Belsen Concentration Camp was an unlikely setting for a love story. However, its liberation marked the beginning of a romance between Gena Goldfinger, a former camp inmate and Norman Turgal, a British soldier. Despite the grim setting and circumstances, the couple met and fell in love – six months later, they were married. Because of the place where they met and fell in love, The British Press dubbed the new Mrs. Turgel, “The Bride of Belsen” a title that stuck with her for the rest of her life.
However, there is so much more to the story of Gena Turgel than the touching circumstances of her marriage. For before she reached this happily ever after, Gena had to survive the loss of her home, much of her family, the ghetto, and four concentration camps. She survived a death march- and the gas chamber and nursed Anne Frank before her death. Once in England, Gena enjoyed a long and happy marriage with Norman. However, the horrors she had experienced and witnessed never left her. So, until her death at the age of 95 in June 2018, Gena Turgel dedicated herself to ensuring that her story and the story of the Holocaust would never be forgotten.
From Krakow to Auschwitz
Gena Goldfinger had a happy childhood. She was born in Krakow, Poland in 1923, the youngest of nine children. Her family was middle class and prosperous and her world safe and secure. Then, when Gena was 16, her world began to fall apart as the Second World War began. On the very first day of the war, September 1, 1939, the Luftwaffe bombed Krakow. Before long, German forces had invaded Poland. The good times were over.
“Our freedom ended abruptly, and we found ourselves utterly cut off from the rest of the world,” Gena later recalled. The Nazis closed Jewish schools and confiscated businesses. Gena watched people being dragged away or executed in the streets. Then, in the autumn of 1941, the Nazi’s forced the Goldfingers to leave their home. Gena, her mother and four of her siblings, were forced to abandon most of their possessions and, with just a sack of potatoes and some flour move into Krakow’s ghetto.
“All the other Jews of Cracow were there, too, but no feelings of strength or unity emerged from this sharing of experience, “said Gena. “Life in the ghetto was unreal. People’s main preoccupation concerned the next transport… would it be their turn next?” It was in the ghetto that the loss of Gena’s own family began. Her sister in law and three-year-old nephew were taken from the family and sent to Auschwitz where they died. Meanwhile, Gena witnessed the execution of two of her brothers in the ghetto. A German in the street shot one, Willek when he stood on a chair next to a window to reach for a suitcase off a wardrobe. The Nazis also shot Gena’s eldest brother while he was trying to escape through the sewers to join the Resistance.
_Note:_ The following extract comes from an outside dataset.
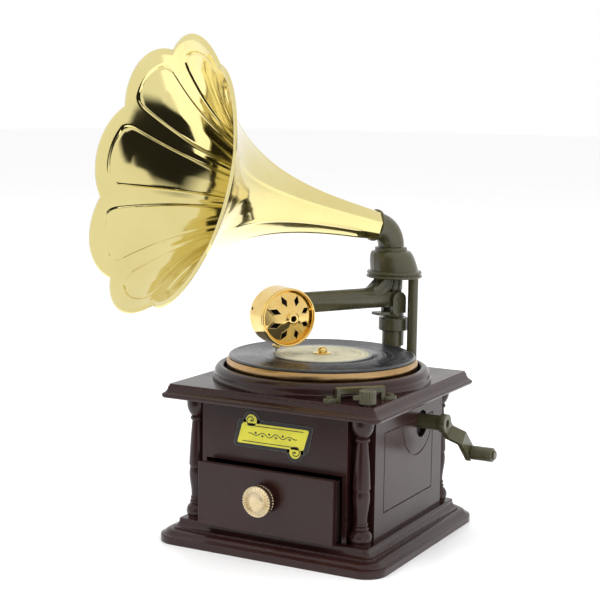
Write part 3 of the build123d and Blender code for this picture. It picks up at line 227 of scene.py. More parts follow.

In 1942, the liquidation of the Krakow ghetto began, and on March 1, 1942, the Nazis moved Gena and her surviving family into the Plaszov concentration camp. By day they worked, and at night, they slept in a barrack with 100 other people. When Gena’s sister Miriam and her husband tried to smuggle food into the camp, the Nazi’s shot them. Gena, her mother and surviving sister, Hela were forced to burn the bodies. “We had to carry wood for the bodies to be burned,” she later recalled, “Imagine how my mother felt carrying wood for her daughter to be burned.” Slowly Gena became hardened to her suffering. “The agony grew deep inside me, and I became like a stone, ” she said.
Then, in the winter of 1944, Gena, her mother, and Hela became part of the last transport from Plaszov to Auschwitz-Birkenau. They were forced to make the 41-mile journey on foot in temperatures 20 degrees below freezing. “We walked all day long for about three weeks, sleeping in farms or snowy fields, “explained Gena. By this time, Hela was extremely frail. The prisoners only survived because the residents of villages they passed through gave them gifts of clothing and food.